Demikianlah yang sepatutnya diperhatikan dalam jual beli dan semua kegiatan wanita. Karena Allah berfirman,
وَقَرْنَ فِي بُيُوتِكُنَّ وَلَا تَبَرَّجْنَ تَبَرُّجَ الْجَاهِلِيَّةِ الْأُولَى
“Dan hendaklah kamu tetap berada dirumahmu dan janganlah kamu
berhias dan (bertingkah laku) seperti orang-orang jahiliyah dahulu.” (QS. Al-Ahzab: 33)
وَإِذَا سَأَلْتُمُوهُنَّ مَتَاعًا فَاسْأَلُوهُنَّ مِن وَرَاء حِجَابٍ ذَلِكُمْ أَطْهَرُ لِقُلُوبِكُمْ وَقُلُوبِهِنَّ
“Apabila kamu meminta sesuatu keperluan kepada mereka
(istri-istri Nabi) maka mintalah dari belakang tabir. Cara yang demikian
itu lebih suci bagi hatimu dan hati mereka.” (QS. Al-Ahzab: 53)

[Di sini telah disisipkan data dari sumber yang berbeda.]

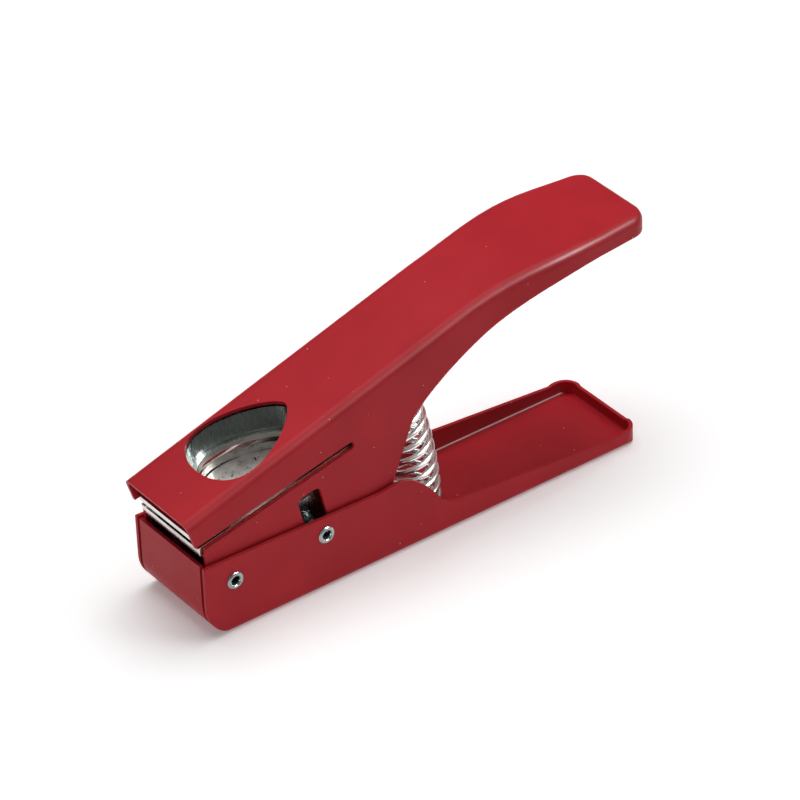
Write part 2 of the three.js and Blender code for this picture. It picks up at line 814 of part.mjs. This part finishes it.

يَا أَيُّهَا النَّبِيُّ قُل لِّأَزْوَاجِكَ وَبَنَاتِكَ وَنِسَاء الْمُؤْمِنِينَ يُدْنِينَ عَلَيْهِنَّ مِن جَلَابِيبِهِنَّ
“Wahai Nabi katakanlah kepada istri-istrimu, anak-anak
perempuanmu dan istri-istri orang mukmin,’Hendaklah mereka menutupkan
jilbabnya ke seluruh tubuh mereka.’” (QS. Al-Ahzab: 59)
Karena itu, jual beli para wanita hanya dilakukan diantara para
wanita, sementara jual beli para laki-laki di tempat tersendiri,
hukumnya dibolehkan. Demikian pula untuk semua pekerjaan wanita. Seorang
wanita menjadi dokter untuk pasien wanita, perawat wanita untuk
pasien wanita, guru wanita mengajar wanita maka ini tidak masalah.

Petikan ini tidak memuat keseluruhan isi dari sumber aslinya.